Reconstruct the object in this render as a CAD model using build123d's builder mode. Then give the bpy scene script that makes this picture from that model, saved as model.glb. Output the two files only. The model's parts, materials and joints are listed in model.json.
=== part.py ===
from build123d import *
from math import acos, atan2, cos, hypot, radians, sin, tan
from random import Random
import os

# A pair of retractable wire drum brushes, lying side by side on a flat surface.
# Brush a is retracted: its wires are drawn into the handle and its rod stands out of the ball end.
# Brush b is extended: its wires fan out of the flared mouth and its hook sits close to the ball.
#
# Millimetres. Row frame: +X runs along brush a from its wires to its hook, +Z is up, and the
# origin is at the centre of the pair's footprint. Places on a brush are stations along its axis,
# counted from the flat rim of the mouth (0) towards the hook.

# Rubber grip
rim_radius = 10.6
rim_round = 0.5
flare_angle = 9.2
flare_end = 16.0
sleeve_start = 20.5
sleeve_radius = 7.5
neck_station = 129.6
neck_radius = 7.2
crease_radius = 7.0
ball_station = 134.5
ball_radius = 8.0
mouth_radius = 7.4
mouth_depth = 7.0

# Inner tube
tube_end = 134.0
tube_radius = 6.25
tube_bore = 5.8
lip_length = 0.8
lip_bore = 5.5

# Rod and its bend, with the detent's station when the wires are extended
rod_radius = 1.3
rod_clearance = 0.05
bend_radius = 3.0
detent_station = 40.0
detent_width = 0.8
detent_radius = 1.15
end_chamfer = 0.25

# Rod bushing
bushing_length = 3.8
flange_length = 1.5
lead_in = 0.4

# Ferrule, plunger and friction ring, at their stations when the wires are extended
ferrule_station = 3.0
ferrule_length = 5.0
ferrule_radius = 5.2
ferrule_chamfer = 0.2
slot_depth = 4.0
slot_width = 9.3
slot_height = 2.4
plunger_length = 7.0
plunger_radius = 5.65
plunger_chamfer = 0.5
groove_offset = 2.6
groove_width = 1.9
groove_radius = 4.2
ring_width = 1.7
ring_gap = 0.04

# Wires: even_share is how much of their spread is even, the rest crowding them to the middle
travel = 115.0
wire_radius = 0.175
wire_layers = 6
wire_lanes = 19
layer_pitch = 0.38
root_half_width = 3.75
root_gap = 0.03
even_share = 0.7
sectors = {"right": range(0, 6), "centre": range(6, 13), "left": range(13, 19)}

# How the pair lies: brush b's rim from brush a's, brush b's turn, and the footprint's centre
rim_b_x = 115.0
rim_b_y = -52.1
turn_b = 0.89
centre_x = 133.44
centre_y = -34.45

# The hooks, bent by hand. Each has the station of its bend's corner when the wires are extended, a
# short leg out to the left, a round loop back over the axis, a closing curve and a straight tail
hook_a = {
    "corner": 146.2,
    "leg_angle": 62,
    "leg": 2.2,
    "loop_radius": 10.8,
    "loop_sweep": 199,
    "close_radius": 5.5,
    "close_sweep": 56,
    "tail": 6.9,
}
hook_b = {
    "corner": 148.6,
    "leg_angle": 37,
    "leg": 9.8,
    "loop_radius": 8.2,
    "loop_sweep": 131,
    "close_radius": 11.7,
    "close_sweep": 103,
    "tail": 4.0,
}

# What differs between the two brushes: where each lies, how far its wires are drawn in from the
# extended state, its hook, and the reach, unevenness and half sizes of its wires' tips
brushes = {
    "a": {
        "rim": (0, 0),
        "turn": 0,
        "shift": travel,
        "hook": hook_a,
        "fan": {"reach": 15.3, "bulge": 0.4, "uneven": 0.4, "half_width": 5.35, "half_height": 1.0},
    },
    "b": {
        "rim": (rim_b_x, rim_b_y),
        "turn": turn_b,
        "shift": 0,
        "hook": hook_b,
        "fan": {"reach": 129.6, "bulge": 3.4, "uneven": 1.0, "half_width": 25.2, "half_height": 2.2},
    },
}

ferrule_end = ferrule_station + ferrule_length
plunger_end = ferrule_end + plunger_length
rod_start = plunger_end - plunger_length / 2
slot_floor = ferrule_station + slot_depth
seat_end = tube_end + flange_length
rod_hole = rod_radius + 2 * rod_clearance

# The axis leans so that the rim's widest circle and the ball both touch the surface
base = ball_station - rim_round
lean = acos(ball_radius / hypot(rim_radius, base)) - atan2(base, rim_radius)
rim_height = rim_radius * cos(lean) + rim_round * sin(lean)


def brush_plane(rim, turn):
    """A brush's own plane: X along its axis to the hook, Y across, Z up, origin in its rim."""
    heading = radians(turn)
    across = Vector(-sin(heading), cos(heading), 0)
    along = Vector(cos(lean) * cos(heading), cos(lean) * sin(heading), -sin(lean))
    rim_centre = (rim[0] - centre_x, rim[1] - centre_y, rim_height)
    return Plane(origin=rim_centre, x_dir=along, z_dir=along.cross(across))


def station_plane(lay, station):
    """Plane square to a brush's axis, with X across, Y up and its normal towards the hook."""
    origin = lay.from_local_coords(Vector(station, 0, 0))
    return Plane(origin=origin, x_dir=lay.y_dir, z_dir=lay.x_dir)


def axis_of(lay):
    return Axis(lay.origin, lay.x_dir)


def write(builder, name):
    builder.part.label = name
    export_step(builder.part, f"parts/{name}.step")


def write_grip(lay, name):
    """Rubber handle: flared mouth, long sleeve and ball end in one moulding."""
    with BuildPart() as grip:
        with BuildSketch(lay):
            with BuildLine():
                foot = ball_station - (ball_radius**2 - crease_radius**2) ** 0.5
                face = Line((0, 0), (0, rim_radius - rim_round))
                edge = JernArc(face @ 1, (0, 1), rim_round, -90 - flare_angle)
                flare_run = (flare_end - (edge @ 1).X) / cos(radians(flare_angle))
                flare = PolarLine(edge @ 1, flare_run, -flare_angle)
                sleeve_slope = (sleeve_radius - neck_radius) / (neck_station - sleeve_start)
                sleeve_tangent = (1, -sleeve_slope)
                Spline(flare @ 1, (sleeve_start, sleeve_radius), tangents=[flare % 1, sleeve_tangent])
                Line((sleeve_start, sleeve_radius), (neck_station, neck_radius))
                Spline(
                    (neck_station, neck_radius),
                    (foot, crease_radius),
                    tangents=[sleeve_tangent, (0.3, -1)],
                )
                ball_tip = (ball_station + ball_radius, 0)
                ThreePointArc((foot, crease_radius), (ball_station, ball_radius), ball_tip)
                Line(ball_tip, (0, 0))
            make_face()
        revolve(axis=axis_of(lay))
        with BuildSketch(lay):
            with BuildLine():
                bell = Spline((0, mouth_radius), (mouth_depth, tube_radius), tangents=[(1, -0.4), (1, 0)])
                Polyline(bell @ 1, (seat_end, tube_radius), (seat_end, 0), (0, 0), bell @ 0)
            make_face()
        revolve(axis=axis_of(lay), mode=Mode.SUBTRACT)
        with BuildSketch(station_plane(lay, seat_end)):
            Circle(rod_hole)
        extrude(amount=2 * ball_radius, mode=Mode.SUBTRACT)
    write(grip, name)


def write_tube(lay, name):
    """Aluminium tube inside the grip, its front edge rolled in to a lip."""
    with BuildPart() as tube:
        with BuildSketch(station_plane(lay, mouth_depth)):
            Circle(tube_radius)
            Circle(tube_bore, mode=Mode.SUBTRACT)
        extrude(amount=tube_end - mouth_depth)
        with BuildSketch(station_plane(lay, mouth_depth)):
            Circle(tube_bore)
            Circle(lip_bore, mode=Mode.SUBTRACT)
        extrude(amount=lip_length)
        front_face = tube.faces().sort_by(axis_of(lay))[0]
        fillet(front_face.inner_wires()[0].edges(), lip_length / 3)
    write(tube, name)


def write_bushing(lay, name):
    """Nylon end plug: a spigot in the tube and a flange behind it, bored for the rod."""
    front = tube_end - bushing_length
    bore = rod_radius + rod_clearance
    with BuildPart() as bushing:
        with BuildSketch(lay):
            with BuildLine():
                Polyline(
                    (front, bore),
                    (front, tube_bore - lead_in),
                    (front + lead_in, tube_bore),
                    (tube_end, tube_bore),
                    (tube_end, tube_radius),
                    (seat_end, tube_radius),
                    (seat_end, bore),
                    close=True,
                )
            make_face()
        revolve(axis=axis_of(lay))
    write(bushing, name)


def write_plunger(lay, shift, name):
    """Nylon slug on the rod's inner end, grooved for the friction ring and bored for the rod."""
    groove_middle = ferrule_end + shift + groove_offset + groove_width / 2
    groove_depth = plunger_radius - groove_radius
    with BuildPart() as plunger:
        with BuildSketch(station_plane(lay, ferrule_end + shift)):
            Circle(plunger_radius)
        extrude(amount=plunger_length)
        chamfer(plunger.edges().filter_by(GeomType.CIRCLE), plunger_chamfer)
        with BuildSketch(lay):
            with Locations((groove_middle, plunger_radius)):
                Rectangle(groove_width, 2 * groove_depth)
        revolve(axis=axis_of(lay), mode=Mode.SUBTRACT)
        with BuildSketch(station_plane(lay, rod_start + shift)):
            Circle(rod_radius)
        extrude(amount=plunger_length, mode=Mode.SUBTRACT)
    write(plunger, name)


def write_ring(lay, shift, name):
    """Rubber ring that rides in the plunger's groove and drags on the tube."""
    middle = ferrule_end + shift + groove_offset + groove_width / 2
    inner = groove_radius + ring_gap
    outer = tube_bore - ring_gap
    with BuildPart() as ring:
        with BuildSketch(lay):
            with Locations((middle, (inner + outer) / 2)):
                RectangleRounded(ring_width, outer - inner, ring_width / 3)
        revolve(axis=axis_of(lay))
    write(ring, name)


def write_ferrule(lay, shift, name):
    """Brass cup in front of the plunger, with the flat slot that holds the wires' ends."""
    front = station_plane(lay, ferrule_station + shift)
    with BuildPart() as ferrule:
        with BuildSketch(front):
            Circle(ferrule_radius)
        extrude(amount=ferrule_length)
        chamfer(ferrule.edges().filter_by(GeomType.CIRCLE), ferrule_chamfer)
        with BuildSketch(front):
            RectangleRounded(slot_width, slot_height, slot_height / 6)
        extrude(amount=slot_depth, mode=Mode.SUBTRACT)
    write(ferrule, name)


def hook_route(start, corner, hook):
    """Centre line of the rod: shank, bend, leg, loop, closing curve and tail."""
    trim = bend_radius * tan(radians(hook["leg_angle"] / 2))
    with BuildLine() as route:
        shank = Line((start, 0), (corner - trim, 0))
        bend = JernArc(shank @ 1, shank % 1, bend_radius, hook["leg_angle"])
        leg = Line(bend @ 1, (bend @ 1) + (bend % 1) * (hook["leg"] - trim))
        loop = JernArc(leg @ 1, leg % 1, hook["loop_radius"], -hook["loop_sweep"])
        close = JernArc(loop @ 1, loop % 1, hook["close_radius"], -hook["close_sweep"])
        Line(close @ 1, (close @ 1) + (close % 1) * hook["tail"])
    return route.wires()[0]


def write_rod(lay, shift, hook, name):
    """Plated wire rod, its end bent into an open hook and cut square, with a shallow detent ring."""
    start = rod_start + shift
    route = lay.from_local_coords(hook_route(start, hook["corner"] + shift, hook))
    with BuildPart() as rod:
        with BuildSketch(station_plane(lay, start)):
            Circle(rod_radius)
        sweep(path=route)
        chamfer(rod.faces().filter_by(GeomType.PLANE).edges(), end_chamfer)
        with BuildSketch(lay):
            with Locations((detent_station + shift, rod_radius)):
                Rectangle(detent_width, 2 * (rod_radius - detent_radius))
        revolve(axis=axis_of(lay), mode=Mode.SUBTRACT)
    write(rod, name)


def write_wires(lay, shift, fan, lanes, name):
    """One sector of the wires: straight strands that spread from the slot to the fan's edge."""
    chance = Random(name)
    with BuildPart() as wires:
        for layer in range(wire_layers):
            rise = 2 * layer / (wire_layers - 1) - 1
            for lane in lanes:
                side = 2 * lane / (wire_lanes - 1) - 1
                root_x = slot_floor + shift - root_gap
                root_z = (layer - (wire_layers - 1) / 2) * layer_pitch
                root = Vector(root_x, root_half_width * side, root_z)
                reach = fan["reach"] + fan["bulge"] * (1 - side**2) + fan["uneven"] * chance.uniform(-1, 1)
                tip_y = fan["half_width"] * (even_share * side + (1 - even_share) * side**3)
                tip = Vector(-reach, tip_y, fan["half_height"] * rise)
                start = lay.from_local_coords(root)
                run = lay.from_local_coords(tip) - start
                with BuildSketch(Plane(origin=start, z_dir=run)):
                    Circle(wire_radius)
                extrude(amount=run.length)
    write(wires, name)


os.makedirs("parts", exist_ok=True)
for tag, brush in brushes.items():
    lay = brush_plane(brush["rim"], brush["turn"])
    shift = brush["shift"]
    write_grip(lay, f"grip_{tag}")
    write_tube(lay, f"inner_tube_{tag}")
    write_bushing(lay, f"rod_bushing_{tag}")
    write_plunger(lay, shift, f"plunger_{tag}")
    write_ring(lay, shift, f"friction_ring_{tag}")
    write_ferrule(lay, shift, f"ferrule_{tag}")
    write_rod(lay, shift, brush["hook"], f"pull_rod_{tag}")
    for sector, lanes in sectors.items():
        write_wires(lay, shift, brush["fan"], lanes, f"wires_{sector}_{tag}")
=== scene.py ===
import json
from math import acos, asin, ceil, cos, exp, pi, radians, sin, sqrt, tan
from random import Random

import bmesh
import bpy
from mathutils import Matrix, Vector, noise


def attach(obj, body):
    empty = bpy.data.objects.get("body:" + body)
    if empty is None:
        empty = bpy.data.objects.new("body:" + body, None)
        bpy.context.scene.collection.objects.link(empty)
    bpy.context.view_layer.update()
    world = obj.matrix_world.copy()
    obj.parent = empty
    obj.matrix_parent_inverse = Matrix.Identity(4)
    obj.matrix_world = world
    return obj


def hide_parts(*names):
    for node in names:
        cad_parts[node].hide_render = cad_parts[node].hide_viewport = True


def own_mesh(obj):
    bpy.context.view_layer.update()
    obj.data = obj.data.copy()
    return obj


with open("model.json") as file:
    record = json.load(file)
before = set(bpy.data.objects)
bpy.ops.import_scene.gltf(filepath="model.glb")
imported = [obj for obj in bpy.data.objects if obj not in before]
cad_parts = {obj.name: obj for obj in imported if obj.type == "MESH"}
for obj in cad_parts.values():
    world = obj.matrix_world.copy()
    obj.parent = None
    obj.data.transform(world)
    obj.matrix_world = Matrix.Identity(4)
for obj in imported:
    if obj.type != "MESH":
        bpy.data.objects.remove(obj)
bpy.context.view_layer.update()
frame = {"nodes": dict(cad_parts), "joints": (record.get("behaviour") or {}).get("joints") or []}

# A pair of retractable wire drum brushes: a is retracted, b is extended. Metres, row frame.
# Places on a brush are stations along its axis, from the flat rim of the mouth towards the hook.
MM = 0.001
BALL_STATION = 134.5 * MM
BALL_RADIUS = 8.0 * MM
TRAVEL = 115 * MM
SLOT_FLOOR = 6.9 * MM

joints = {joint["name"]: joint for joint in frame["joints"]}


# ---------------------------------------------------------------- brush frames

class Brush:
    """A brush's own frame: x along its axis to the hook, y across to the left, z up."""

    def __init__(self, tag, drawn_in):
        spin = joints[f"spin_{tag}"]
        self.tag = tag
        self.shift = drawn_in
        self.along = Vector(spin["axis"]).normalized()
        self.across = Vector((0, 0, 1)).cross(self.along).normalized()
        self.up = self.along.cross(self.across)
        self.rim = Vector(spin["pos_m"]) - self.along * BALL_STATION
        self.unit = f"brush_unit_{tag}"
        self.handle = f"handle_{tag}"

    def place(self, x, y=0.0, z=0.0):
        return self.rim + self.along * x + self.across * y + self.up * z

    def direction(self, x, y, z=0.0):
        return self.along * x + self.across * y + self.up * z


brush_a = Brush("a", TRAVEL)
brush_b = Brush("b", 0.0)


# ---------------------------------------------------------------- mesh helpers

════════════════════

• Short problem:
Extract the lines from the line with "root_x = slot_floor" to the line with "imported = [obj", inclusive, reproducing them exactly and leaving out every other line.

• Correct output:
                root_x = slot_floor + shift - root_gap
                root_z = (layer - (wire_layers - 1) / 2) * layer_pitch
                root = Vector(root_x, root_half_width * side, root_z)
                reach = fan["reach"] + fan["bulge"] * (1 - side**2) + fan["uneven"] * chance.uniform(-1, 1)
                tip_y = fan["half_width"] * (even_share * side + (1 - even_share) * side**3)
                tip = Vector(-reach, tip_y, fan["half_height"] * rise)
                start = lay.from_local_coords(root)
                run = lay.from_local_coords(tip) - start
                with BuildSketch(Plane(origin=start, z_dir=run)):
                    Circle(wire_radius)
                extrude(amount=run.length)
    write(wires, name)


os.makedirs("parts", exist_ok=True)
for tag, brush in brushes.items():
    lay = brush_plane(brush["rim"], brush["turn"])
    shift = brush["shift"]
    write_grip(lay, f"grip_{tag}")
    write_tube(lay, f"inner_tube_{tag}")
    write_bushing(lay, f"rod_bushing_{tag}")
    write_plunger(lay, shift, f"plunger_{tag}")
    write_ring(lay, shift, f"friction_ring_{tag}")
    write_ferrule(lay, shift, f"ferrule_{tag}")
    write_rod(lay, shift, brush["hook"], f"pull_rod_{tag}")
    for sector, lanes in sectors.items():
        write_wires(lay, shift, brush["fan"], lanes, f"wires_{sector}_{tag}")
=== scene.py ===
import json
from math import acos, asin, ceil, cos, exp, pi, radians, sin, sqrt, tan
from random import Random

import bmesh
import bpy
from mathutils import Matrix, Vector, noise


def attach(obj, body):
    empty = bpy.data.objects.get("body:" + body)
    if empty is None:
        empty = bpy.data.objects.new("body:" + body, None)
        bpy.context.scene.collection.objects.link(empty)
    bpy.context.view_layer.update()
    world = obj.matrix_world.copy()
    obj.parent = empty
    obj.matrix_parent_inverse = Matrix.Identity(4)
    obj.matrix_world = world
    return obj


def hide_parts(*names):
    for node in names:
        cad_parts[node].hide_render = cad_parts[node].hide_viewport = True


def own_mesh(obj):
    bpy.context.view_layer.update()
    obj.data = obj.data.copy()
    return obj


with open("model.json") as file:
    record = json.load(file)
before = set(bpy.data.objects)
bpy.ops.import_scene.gltf(filepath="model.glb")
imported = [obj for obj in bpy.data.objects if obj not in before]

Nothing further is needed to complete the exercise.